Responses reflect uncertain regulatory environment, increased risk challenges, and appetite for technology that enhance industry practices

Wolters Kluwer Financial & Corporate Compliance today announced the results of its latest Regulatory & Risk Management Indicator (“Indicator”) survey, revealing a third consecutive year of declining concern levels among U.S. banking industry respondents regarding the management of their risk and regulatory compliance obligations. The 2025 Indicator measure of U.S. lender concern levels fell from an index of 117 in 2023, to 99 in 2024, and now to 88 in 2025 -- marking a significant downward trend in perceived compliance risk.

This year’s survey results were primarily influenced by sharp declines in several regulatory factors tracked annually by the Indicator compared to 2024. These include a 61-point drop in the dollar amount of fines imposed on banks, a 48-point decrease in the number of new major regulations introduced, and a 26-point reduction in the number of enforcement actions. Together, these declines outweighed increases in perceived risk management concerns, resulting in an overall lower Index score.

“The current pullback of regulatory actions undoubtedly impacts respondents’ concerns as to measuring their ability to comply with regulatory obligations and risk management challenges,” notes Jason Keller, Director, Market Strategy, Compliance Analytics, Wolters Kluwer Financial & Corporate Compliance. “However, findings point to a number of persisting pain points facing financial institutions in managing risk and regulatory compliance.”

Shifting Risk Landscape

While this year’s Indicator shows declines in concern over several economic factors -- such as inflation, interest rates, and recession fears -- there are notable increases in other risk areas that weigh on enterprise risk planning. Specifically, concerns about ransomware attacks rose by 9 points, operational resiliency increased by 7 points, and loan defaults climbed by 6 points. Looking ahead, respondents identified cybersecurity and credit risk as priorities likely to receive heightened attention over the next 12 months, up 5 and 2 points respectively. In contrast, anxiety over managing compliance risk in the coming year dropped significantly, down 20 points.
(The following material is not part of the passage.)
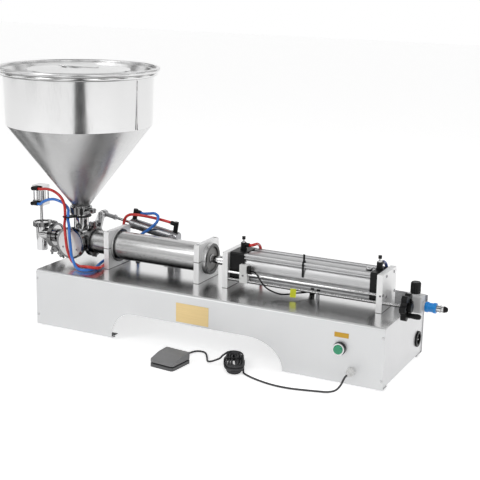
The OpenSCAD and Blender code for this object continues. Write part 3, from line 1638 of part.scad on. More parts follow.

Compliance Program Challenges and Technology Adoption

Manual compliance processes remain the biggest obstacle to implementing and maintaining effective compliance programs, increasing by 5 points in this year’s survey. While competing business priorities and staffing challenges continue to rank among the top three obstacles, both edged downward compared to last year. Despite ongoing efforts to accelerate digitization, automation, and AI adoption, manual processes and spreadsheets still dominate, with 88% of respondents reporting their use “often” or “sometimes.” Planned investments in automation are led by digitizing lending processes (66%), automating regulatory change management (63%), and deploying AI, machine learning, and robotics (56%).

Top Compliance Concerns

On the compliance front, keeping track of regulatory changes remains the most persistent challenge. Implementing the Small Business Data Collection Rule, known as Section 1071, emerged as a top issue, with concerns over accurately capturing data fields up 12 points, and concerns in upgrading systems to meet requirements up 9 points. Compliance with Section 1071 ranked as the highest concern overall, with 69% of respondents citing it as a high or moderate priority, followed by fair lending laws and regulations (64%) and Bank Secrecy Act/Anti-Money Laundering requirements (56%).

Conclusions

“It’s important to note that our survey was completed prior to the announcement of a proposed rule that postponed and revised Section 1071 implementation. This development, together with the significant volatility of the overall regulatory environment, would likely have affected respondents’ answers to certain survey questions,” notes Keller. “While the impact of these changes is not yet known, we recognize that banks operate in a highly dynamic and disruptive regulatory environment. We continue monitoring developments from Washington while engaging with our customers and other stakeholders nationally to better understand and respond to potential industry impacts.”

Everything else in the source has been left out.